Por outro lado, ao conhecer os resultados da pesquisa do Dr. Radin é necessário questionar se todos os cuidados experimentais foram tomados para isolar os efeitos medidos das fontes usuais de troca de informação e se as análises dos dados foram bem conduzidas. Assim, a proposta do projeto de Pós-Doutorado na USP consiste na replicação das pesquisas de interação consciência-matéria do Dr. Radin.

A pesquisa em questão terá a colaboração de um laboratório do instituto de Física da USP que disponibilizou os equipamentos necessários para a execução do experimento. É um momento interessante em que uma nova área de pesquisa multidisciplinar surge no contexto das grandes instituições de pesquisa brasileiras. Embora o tema seja controverso, o design experimental constitui uma maneira empírica de investigar a questão.

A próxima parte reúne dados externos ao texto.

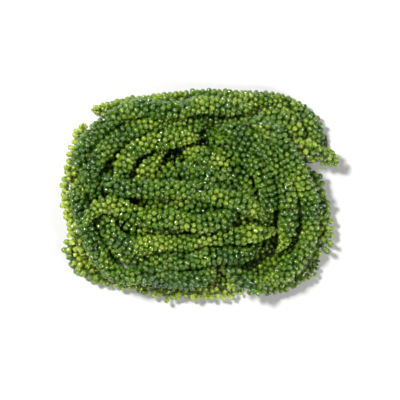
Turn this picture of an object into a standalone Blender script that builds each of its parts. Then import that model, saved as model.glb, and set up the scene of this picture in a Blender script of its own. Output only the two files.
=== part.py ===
"""A clump of sea grapes, the green seaweed whose fronds are covered in round beads.

One creeping runner winds through the clump, and every frond grows from it. A frond is a thin bare foot, a
body covered all round in beads, and a tip that grows thin. The fronds are laid out in layers, as they
lie when the clump rests on a table, and then settled: they keep their length, bend gently, push each
other aside and sink. All lengths are in millimetres until a mesh is made, and Z = 0 is the surface that
the clump lies on.
"""

import math

import bpy
import bmesh
import numpy as np

# Sizes of one frond
BEADED_RADIUS = 4.4
HOLLOW_SHARE = 0.6
FOOT_RADIUS = 0.8
THINNEST_FOOT = 0.4
TIP_SHARE = 0.12
SWELLING_RINGS = 3
TIP_RINGS = 4
BLUNT_TIP_RINGS = 2
BEADS_ROUND = 8
RING_STEP = 3.4
RING_TWIST = math.radians(9)
SMALLEST_BEND = 13.0
FEWEST_BARE_RINGS = 2
MOST_BARE_RINGS = 7

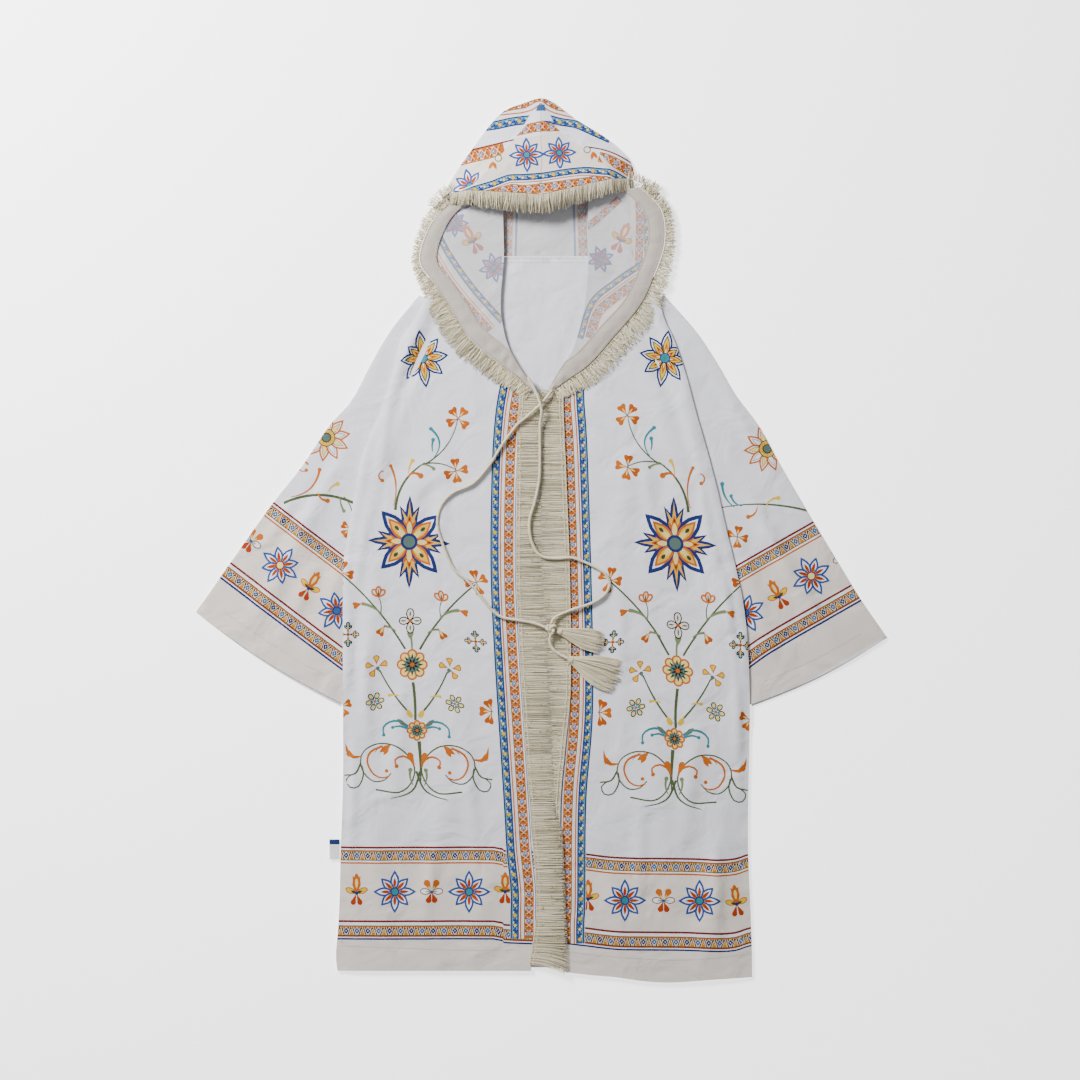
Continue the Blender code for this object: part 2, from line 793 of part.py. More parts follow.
def build_side_fringe(side, table):
    """Fringe along a hood side: its tape butts the free edge, its locks fan outward."""
    stations = []
    for index in range(SIDE_LOCKS):
        point, outward, lift, reach, pitch = side_edge(table, index, LOCK_CENTRE)
        sideways = Vector((-outward.y, outward.x)) * lock_sway(index, SIDE_TIP_SWAY)
        z = ON_FRONT + lift + LOCK_THICK / 2
        middle_reach = SIDE_TAPE_WIDTH + MIDDLE_AT * (reach - SIDE_TAPE_WIDTH)
        middle = point + outward * middle_reach
        tip = point + outward * reach + sideways
        for edge in ROOT_SPAN:
            place, _, edge_lift, _, _ = side_edge(table, index, edge)
            stations.append(
                {
                    "back": tuple(place + outward * SIDE_TAPE_GAP),
                    "front": tuple(place + outward * SIDE_TAPE_WIDTH),
                    "z": ON_FRONT + edge_lift,
                    "thick": TAPE_THICK,
                    "middle": [(middle.x, middle.y, z, pitch * LOCK_FILL, LOCK_THICK)],
                    "tip": [(tip.x, tip.y, z)],
                }
            )
    comb("fringe_hood_" + side, stations, 1, FRINGE_YARN)


def lip_point(share):
    """A point on the crown's lip, from its left fold to its right one, on the cloth's underside."""
    left = crown_grid(True)[-1]
    right = crown_grid(False)[-1][::-1]
    return along_line(left + right[1:], share)


def build_top_fringe():
    """Fringe below the crown's lip: its tape butts the lip, its locks hang forward and down."""
    stations = []
    first, last = LIP_FRINGE
    pitch = (last - first) / TOP_LOCKS
    for index in range(TOP_LOCKS):
        share = first + pitch * (index + LOCK_CENTRE)
        x, y, z = lip_point(share)
        swell = math.sin(math.pi * share)
        length = TOP_LOCK_LENGTH * (TOP_LOCK_SHORTEST + (1 - TOP_LOCK_SHORTEST) * swell)
        drop = TOP_LOCK_DROP * swell
        middle_y = y - SIDE_TAPE_WIDTH - MIDDLE_AT * length
        middle_z = z + TAPE_THICK / 2 - drop / 2
        middle = (x, middle_y, middle_z, TOP_LOCK_WIDTH, LOCK_THICK)
        tip_y = y - SIDE_TAPE_WIDTH - length
        tip = (x + lock_sway(index, TIP_SWAY), tip_y, max(z - drop, TOP_LOCK_FLOOR))
        for edge in ROOT_SPAN:
            edge_x, edge_y, edge_z = lip_point(first + pitch * (index + edge))
            stations.append(
                {
                    "back": (edge_x, edge_y - SEAM_GAP),
                    "front": (edge_x, edge_y - SIDE_TAPE_WIDTH),
                    "z": edge_z,
                    "thick": TAPE_THICK,
                    "middle": [middle],
                    "tip": [tip],
                }
            )
    comb("fringe_hood_top", stations, 1, FRINGE_YARN)


def build_tassel(name, head_x, head_y, end_x, end_y, end_width, head_width, base_z, end_z):
    """A tassel: a flat head whose front face grows two layers of locks that spread like a fan."""
    head = Vector((head_x, head_y))
    axis = (Vector((end_x, end_y)) - head).normalized()
    across = Vector((-axis.y, axis.x))
    length = math.dist((head_x, head_y), (end_x, end_y))
    front = head + axis * TASSEL_HEAD
    drop = base_z - end_z
    lock_width = TASSEL_LOCK_FILL * end_width / TASSEL_LOCKS
    stations = []
    for index in range(TASSEL_LOCKS):
        middles = []
        tips = []
        for layer in (0, 1):
            spread = (index + 0.5) / TASSEL_LOCKS - 0.5 + TASSEL_LAYER_SHIFT * (layer - 0.5)
            side = across * spread * end_width
            level = base_z + TASSEL_LAYER_GAP * (layer - 0.5)
            middle = front + axis * (length - TASSEL_HEAD) / 2 + side * TASSEL_MIDDLE_SPREAD
            tip = head + axis * (length + lock_sway(index + layer, TASSEL_SWAY)) + side
            middles.append((middle.x, middle.y, level - drop / 2, lock_width, TASSEL_LOCK_THICK))
            tips.append((tip.x, tip.y, level - drop))
        for edge in TASSEL_ROOT_SPAN:
            offset = ((index + edge) / TASSEL_LOCKS - 0.5) * head_width
            stations.append(
                {
                    "back": tuple(head + across * offset * TASSEL_NECK_SHARE),
                    "front": tuple(front + across * offset),
                    "z": base_z - TASSEL_THICK / 2,
                    "thick": TASSEL_THICK,
                    "middle": middles,
                    "tip": tips,
                }
            )
    comb(name, stations, 2, FRINGE_YARN)


def build_cord(name, route):
    """A round cord along a smooth curve through its route."""
    count = max(int(sum(math.dist(a, b) for a, b in zip(route, route[1:])) / CORD_STEP), 4)
    curve = bpy.data.curves.new(name, "CURVE")
    curve.dimensions = "3D"
    curve.bevel_depth = CORD_DIAMETER / 2 * MM
    curve.bevel_resolution = 2
    curve.use_fill_caps = True
    line = curve.splines.new("POLY")
    line.points.add(count)
    for i in range(count + 1):
        x, y, z = along_line(route, i / count)
        line.points[i].co = (x * MM, y * MM, z * MM, 1.0)
    new_object(name, curve, FRINGE_YARN)


def build_knot():
    """The knot that ties the two cords: a rounded lump with a waist where the cord wraps it."""
    solid = bmesh.new()
    bmesh.ops.create_uvsphere(solid, u_segments=KNOT_SEGMENTS, v_segments=KNOT_RINGS, radius=1.0)
    for vert in solid.verts:
        waist = 1 - KNOT_WAIST_DEPTH * math.exp(-((vert.co.x / KNOT_WAIST_WIDTH) ** 2))
        x = KNOT_CENTRE[0] + KNOT_SIZE[0] * vert.co.x
        y = KNOT_CENTRE[1] + KNOT_SIZE[1] * vert.co.y * waist
        z = KNOT_CENTRE[2] + KNOT_SIZE[2] * vert.co.z * waist
        vert.co = Vector((x, y, z)) * MM
    finish_mesh("knot", solid, FRINGE_YARN)


def build_label():
    """A folded label caught in the left side seam."""
    side = body_edge(LABEL_TOP_Y - LABEL_HEIGHT / 2, 1) - LABEL_CLEAR
    lower = [
        [(side - LABEL_WIDTH, y, CLOTH), (side, y, CLOTH)]
        for y in (LABEL_TOP_Y, LABEL_TOP_Y - LABEL_HEIGHT)
    ]
    wall("label", lower, raised(lower, LABEL_THICK), LABEL_WHITE)


def main():
    for obj in list(bpy.data.objects):
        bpy.data.objects.remove(obj)
    build_back()
    build_hood_back()
    build_sleeve("sleeve_left", LEFT_SLEEVE_EDGE, 1)
    build_sleeve("sleeve_right", RIGHT_SLEEVE_EDGE, 4)
    build_front("front_left", 1, 2)
    build_front("front_right", 4, 3)
    build_crown()
    build_hood_side("left", LEFT_SIDE)
    build_hood_side("right", RIGHT_SIDE)
    build_front_fringe("left", LEFT_FRINGE)
    build_front_fringe("right", RIGHT_FRINGE)
    build_side_fringe("left", LEFT_SIDE)
    build_side_fringe("right", RIGHT_SIDE)
    build_top_fringe()
    build_cord("cord_left", LEFT_CORD)
    build_cord("cord_right", RIGHT_CORD)
    build_cord("cord_tail", TAIL_CORD)
    build_knot()
    for row in TASSELS:
        build_tassel(*row)
    build_label()


main()
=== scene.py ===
"""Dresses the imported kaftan: printed cotton shells, fringe, drawstring, stitches and studio.

Lengths in the tables are millimetres and meshes are metres. X runs across the garment,
+Y from the hem to the hood and +Z up from the surface that it lies on. Left and right
are as seen from above.
"""

import logging
import math
import random
from collections.abc import Callable, Sequence
from dataclasses import dataclass, field
from enum import Enum
from typing import ClassVar

import bpy
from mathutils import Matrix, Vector
from mathutils.bvhtree import BVHTree
from mathutils.geometry import delaunay_2d_cdt

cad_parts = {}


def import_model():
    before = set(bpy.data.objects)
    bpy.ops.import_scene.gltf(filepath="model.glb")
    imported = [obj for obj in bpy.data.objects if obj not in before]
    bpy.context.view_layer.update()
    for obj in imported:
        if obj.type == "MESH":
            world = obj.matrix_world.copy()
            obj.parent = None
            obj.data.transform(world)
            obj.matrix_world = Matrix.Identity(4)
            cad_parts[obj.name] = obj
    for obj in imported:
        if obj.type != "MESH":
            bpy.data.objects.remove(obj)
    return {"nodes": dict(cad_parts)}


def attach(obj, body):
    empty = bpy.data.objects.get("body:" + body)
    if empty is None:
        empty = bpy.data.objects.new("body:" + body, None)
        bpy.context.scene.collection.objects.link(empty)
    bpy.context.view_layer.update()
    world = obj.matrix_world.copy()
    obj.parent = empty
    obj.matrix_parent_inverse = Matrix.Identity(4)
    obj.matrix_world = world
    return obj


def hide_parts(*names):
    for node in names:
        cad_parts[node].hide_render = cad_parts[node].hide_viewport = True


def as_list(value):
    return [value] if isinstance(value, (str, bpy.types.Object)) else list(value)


LOG = logging.getLogger("kaftan")
MM = 0.001
Point = tuple[float, float]
Place = tuple[float, float, float]
Table = Sequence[Sequence[float]]
Height = Callable[[float, float], float]

# Cloth and how it stacks
CLOTH = 1.2
SEAM_GAP = 0.35
LAYER = CLOTH + SEAM_GAP
ON_FLOOR = 0.0
ON_BACK = LAYER
ON_SLEEVE = 2 * LAYER
ON_FRONT = 3 * LAYER
ON_HOOD_SIDE = 4 * LAYER

FACING_WIDTH = 21.0
CORD_DIAMETER = 4.0

# Undyed thread, casing, yarn, glinting film and label tape; the print's inks are in Ink. The casing's cream
# is darkened partly as painted shade
SEWING = "#a39f9a"
SEWING_DARK = "#6f665c"
# The casing's own cream, darkened throughout partly as painted shade
CASING_CREAM_AND_PAINTED_SHADE = "#a9a096"
YARN_LIGHT = "#c9bfa3"
GLINT = "#f2e2b0"
LABEL_GROUND = "#dddcda"
LABEL_TIP = "#1c2a5c"

# Heights along the body
NECK_Y = 354.0
HEM_Y = -538.0
BACK_HEM_Y = -534.0
UNDERARM_Y = -208.0

# Where the sides of the fronts curl down onto the surface, and how far in their edges lie flat
SIDE_CURL_WIDTH = 26.0
SIDE_CURL_STARTS = UNDERARM_Y - 8.0
SIDE_CURL_EASE = 34.0
SHOULDER_CURL_Y = 330.0
SHOULDER_CURL_EASE = 20.0
EDGE_HOLD = 14.0

# The body at each height: its two side edges and the two edges of the front opening
BODY = (
    # y, left_side, left_opening, right_opening, right_side
    (354, -137, -52, 62, 137),
    (322, -141, -54, 61, 141),
    (296, -148, -55, 59, 147),
    (271, -161, -54, 52, 155),
    (252, -176, -47, 46, 165),
    (220, -184, -38, 33, 176),
    (185, -193, -25, 24, 186),
    (162, -202, -26, 24, 192),
    (127, -216, -28, 25, 202),
    (99, -226, -28, 27, 210),
    (60, -233, -28, 28, 220),
    (25, -239, -29, 30, 228),
    (-25, -247, -29, 31, 240),
    (-75, -248, -27, 32, 251),
    (-125, -248, -25, 32, 257),
    (-208, -248, -20, 31, 260),
    (-288, -248, -15, 23.5, 259),
    (-335, -249, -12, 20.5, 258),
    (-388, -251, -7, 20, 258),
    (-438, -252, -5, 23, 260),
    (-484, -254, -6, 24, 262),
    (-519, -257, -11, 26, 263),
    (-538, -255, -13, 27, 263),
)

# How far the right front's hem hangs below the left one's, across its width
RIGHT_HEM = (
    # x, drop
    (20, 0),
    (58, 5),
    (94, 8),
    (128, 13),
    (163, 14.5),
    (215, 11),
    (263, 8),
)
HEM_DROP_STARTS = -300.0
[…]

Independente de nossas expectativas, os dados falarão por si mesmos.

Aguardem em breve, cenas dos próximos capítulos.

Para saber mais sobre a pesquisa, leia o projeto original.

Notas e referências

[1] Há quem defenda a possibilidade solipsista de que somente EU seja real e que o mundo ao redor não passa de um sonho. Embora não seja possível refutar de forma empírica essa ideia, o autor a deixará de lado no que se segue.




[5] A distinção entre as duas categorias de participantes pode ser generalizada pela correlação com uma escala de absortividade. Pontuam alto nessa escala pessoas que tenham a capacidade de focar sua atenção plenamente em uma tarefa a ponto de “se esquecerem do mundo de fora” e não estarem mais pensando na atividade que executam. Exemplos típicos são músicos, artistas, terapeutas holísticos, praticantes de artes marciais, atletas, meditadores, religiosos, entre outros.